We all mean well Decimated, and want you to skip as much of the pain as possible. At this point, less talking equals less being lied to.

 

Your story is somewhat similiar to mine. However, I as the woman had an affair on my husband several months ago. My H reaction has been damn hard, and rightly so, I deserve everything he says to me. I really feel his pain everyday because of what I did to our marriage and three children. I tell my H every day how remorseful I am, and I pray that he believes me that I truly love him with all my heart.

 

I have lost the right for privacy, he has access to everything I have, he needs to know where I am going, who I am going out with etc.

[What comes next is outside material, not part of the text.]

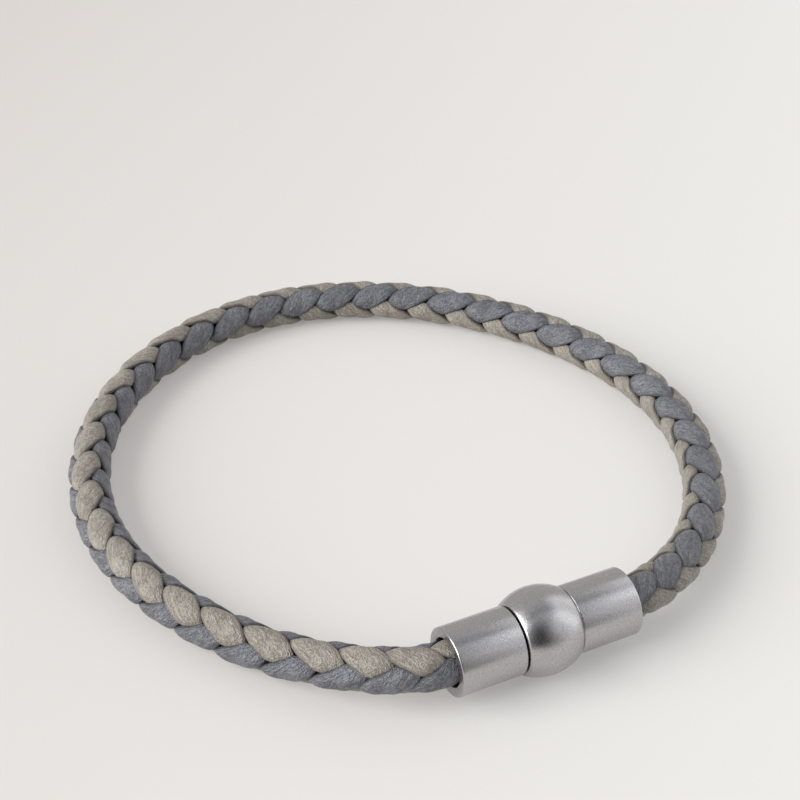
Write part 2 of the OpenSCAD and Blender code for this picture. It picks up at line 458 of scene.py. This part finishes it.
# The collar's outline is one arc through both rims and its widest place
rise = BALL_RADIUS - RIM_RADIUS
arc_radius = ((BALL_LENGTH / 2) ** 2 + rise ** 2) / (2 * rise)
arc = []
for i in range(BALL_ARC_STEPS + 1):
    x = BALL_LENGTH * (i / BALL_ARC_STEPS - 0.5)
    radius = BALL_RADIUS - arc_radius + math.sqrt(arc_radius ** 2 - x ** 2)
    arc.append((rim_start + BALL_LENGTH / 2 + x, radius))
CLASP = (
    ("left_cup_steel", "left_cup", [
        (left_low.x + BORE_DEPTH, 0), (left_low.x + BORE_DEPTH, BORE_RADIUS),
        (left_low.x, BORE_RADIUS), (left_low.x, CUP_RADIUS), (joint_left, CUP_RADIUS),
        (joint_left, PLUG_RADIUS), (joint_left - PLUG_DEPTH, PLUG_RADIUS),
        (joint_left - PLUG_DEPTH, 0)]),
    ("ball_cup_steel", "ball_cup", [
        (rim_start + PLUG_DEPTH, 0), (rim_start + PLUG_DEPTH, PLUG_RADIUS),
        (rim_start, PLUG_RADIUS)] + arc + [
        (rim_end, CUP_RADIUS - GROOVE), (rim_end + GROOVE, CUP_RADIUS - GROOVE),
        (rim_end + GROOVE, CUP_RADIUS), (ball_high.x, CUP_RADIUS), (ball_high.x, BORE_RADIUS),
        (ball_high.x - BORE_DEPTH, BORE_RADIUS), (ball_high.x - BORE_DEPTH, 0)]),
)
for name, cup, profile in CLASP:
    piece = turned(name, profile)
    piece.data.materials.append(satin_steel)
    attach(piece, "root")
    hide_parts(cup)


# The locking plug
# A plain turned steel plug across the joint, hidden in the closed clasp. Its
# steel is duller and darker than the satin of the cups.
plug_steel = brushed_steel("turned_plug_steel", "#96979a", "#828386", 0.4)
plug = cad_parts["locking_plug"]
plug.data.materials.clear()
plug.data.materials.append(plug_steel)


# Floor
# A wide sheet of pale, warm white card with no edge in sight. Painted shade
# makes it a little darker towards the back left, and it glows a little as
# painted light, which keeps shadows pale.
FLOOR_HALF = 1.5
PAINTED_LIGHT_TOWARDS = (0.8, -0.6, 0)
# Where on that way the painted shade is full and where it has gone, in metres
PAINTED_SHADE_AT = -0.12
PAINTED_LIGHT_AT = 0.06
CARD_ROUGHNESS = 0.9
CARD_GLOW = 0.25
bm = bmesh.new()
bmesh.ops.create_grid(bm, x_segments=1, y_segments=1, size=FLOOR_HALF)
mesh = bpy.data.meshes.new("floor")
bm.to_mesh(mesh)
bm.free()
floor = bpy.data.objects.new("floor", mesh)
bpy.context.scene.collection.objects.link(floor)
white_card, tree, shader = new_material("white_card")
place = add(tree, "ShaderNodeTexCoord")
towards = add(tree, "ShaderNodeVectorMath", {
    0: place.outputs["Object"], 1: PAINTED_LIGHT_TOWARDS}, operation="DOT_PRODUCT")
share = add(tree, "ShaderNodeMapRange", {
    "Value": towards.outputs["Value"], "From Min": PAINTED_SHADE_AT, "From Max": PAINTED_LIGHT_AT})
# Painted shade: the card's colour runs from the darker one at the back left to the lighter one.
mix = add(tree, "ShaderNodeMix", {
    "Factor": share.outputs["Result"], "A": linear("#9e9793"), "B": linear("#bebdba")},
    data_type="RGBA")
tree.links.new(mix.outputs["Result"], shader.inputs["Base Color"])
shader.inputs["Roughness"].default_value = CARD_ROUGHNESS
# Painted light: the card glows a little, though it is no lamp.
shader.inputs["Emission Color"].default_value = linear("#fffdfa")
shader.inputs["Emission Strength"].default_value = CARD_GLOW
floor.data.materials.append(white_card)


# Light
# One large soft lamp at the left, a weak one at the right in place of a
# reflector, and a room whose light comes most from above the camera. Each row
# is a lamp's name, its place, the side of its square in metres, and its watts.
LAMPS = (
    ("softbox", Vector((-1.22, 0.10, 0.72)), 1.1, 28),
    ("reflector", Vector((1.10, -0.05, 0.62)), 1.5, 5),
)
# The room's colours, from behind the bracelet at 0 to behind the camera at 1
CEILING = (
    (0.00, "#c8c6c4"), (0.30, "#bebdbc"), (0.44, "#b0b0b1"), (0.495, "#77787b"),
    (0.535, "#8d8e92"), (0.59, "#dddfe3"), (0.88, "#ececee"), (0.96, "#a9a7a5"),
    (1.00, "#979593"),
)
# The room is dark low behind the camera, and the steel mirrors that. These are
# the ways towards the dark and across it, how far a view has to point the first
# way for the full dark, how dark that is, and how far the second way it ends.
DARK_TOWARDS = (-0.358, -0.934, 0)
DARK_ACROSS = (0.934, -0.358, 0)
DARK_FULL_AT = 0.7
DARKEST = 0.97
DARK_HALF_WIDTH = 0.6
ROOM_STRENGTH = 1.12
scene = bpy.context.scene
world = bpy.data.worlds.new("studio")
scene.world = world
world.use_nodes = True
tree = world.node_tree
room = add(tree, "ShaderNodeTexCoord")
forward = add(tree, "ShaderNodeVectorMath", {
    0: room.outputs["Generated"], 1: (0, -1, 0)}, operation="DOT_PRODUCT")
share = add(tree, "ShaderNodeMapRange", {"Value": forward.outputs["Value"], "From Min": -1})
ceiling = add(tree, "ShaderNodeValToRGB", {"Fac": share.outputs["Result"]})
for spot, colour in CEILING[1:-1]:
    ceiling.color_ramp.elements.new(spot)
for stop, (spot, colour) in zip(ceiling.color_ramp.elements, CEILING):
    stop.position = spot
    stop.color = linear(colour)
facing = add(tree, "ShaderNodeVectorMath", {
    0: room.outputs["Generated"], 1: DARK_TOWARDS}, operation="DOT_PRODUCT")
lowness = add(tree, "ShaderNodeMapRange", {
    "Value": facing.outputs["Value"], "From Max": DARK_FULL_AT, "To Max": DARKEST})
aside = add(tree, "ShaderNodeVectorMath", {
    0: room.outputs["Generated"], 1: DARK_ACROSS}, operation="DOT_PRODUCT")
squared = add(tree, "ShaderNodeMath", {
    0: aside.outputs["Value"], 1: aside.outputs["Value"]}, operation="MULTIPLY")
nearness = add(tree, "ShaderNodeMapRange", {
    "Value": squared.outputs["Value"], "From Max": DARK_HALF_WIDTH ** 2,
    "To Min": 1, "To Max": 0}, interpolation_type="SMOOTHSTEP")
dark = add(tree, "ShaderNodeMath", {
    0: lowness.outputs["Result"], 1: nearness.outputs["Result"]}, operation="MULTIPLY")
lit = add(tree, "ShaderNodeMix", {
    "Factor": dark.outputs["Value"], "A": ceiling.outputs["Color"], "B": (0, 0, 0, 1)},
    data_type="RGBA")
tree.links.new(lit.outputs["Result"], tree.nodes["Background"].inputs["Color"])
tree.nodes["Background"].inputs["Strength"].default_value = ROOM_STRENGTH
for name, place, side, watts in LAMPS:
    light = bpy.data.lights.new(name, "AREA")
    light.shape = "SQUARE"
    light.size = side
    light.energy = watts
    lamp = bpy.data.objects.new(name, light)
    lamp.location = place
    lamp.rotation_euler = (-place).to_track_quat("-Z", "Y").to_euler()
    scene.collection.objects.link(lamp)
scene.view_settings.view_transform = "Standard"


# Camera
# Above and in front of the clasp, to the left of its middle, as in the
# photograph. It looks down and towards the right, by these degrees.
FROM_CLASP = Vector((-68.60, -106.36, 118.05)) * MM
LOOKS_DOWN = 34.42
LOOKS_RIGHT = 26.75
FOCAL_LENGTH = 77.48
SENSOR_WIDTH = 36
NEAREST = 0.01
lens = bpy.data.cameras.new("camera")
lens.sensor_width = SENSOR_WIDTH
lens.lens = FOCAL_LENGTH
lens.clip_start = NEAREST
camera = bpy.data.objects.new("camera", lens)
clasp_middle = Vector(((left_low.x + ball_high.x) / 2, clasp_y, 0))
camera.location = clasp_middle + FROM_CLASP
camera.rotation_euler = (math.radians(90 - LOOKS_DOWN), 0, math.radians(-LOOKS_RIGHT))
scene.collection.objects.link(camera)
scene.camera = camera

I have to demonstrate that I am trust worthy again.

 

Yes, there is a fog at the beginning, it may take several weeks for her to feel as though it has lifted.

 

She has to show that she is remorseful, and that she wants to rebuild her marriage with you, and she needs to tell her story of the affair, you need to hear all the details, it will be painful for both of you, but it needs to be told (or written). The lies will keep the affair alive, she has to face up to what she has done to you, until then there is not much to work on.

 

Wishing you the best of luck whatever you choose

 

Your husband is a lucky man moonlight. I have the deepest respect for your position. Reading these words from a (former) wayward wife gives everyone hope. With that kind of attitude, dedication and love, your marriage will be better and stronger than ever. Bravo to you!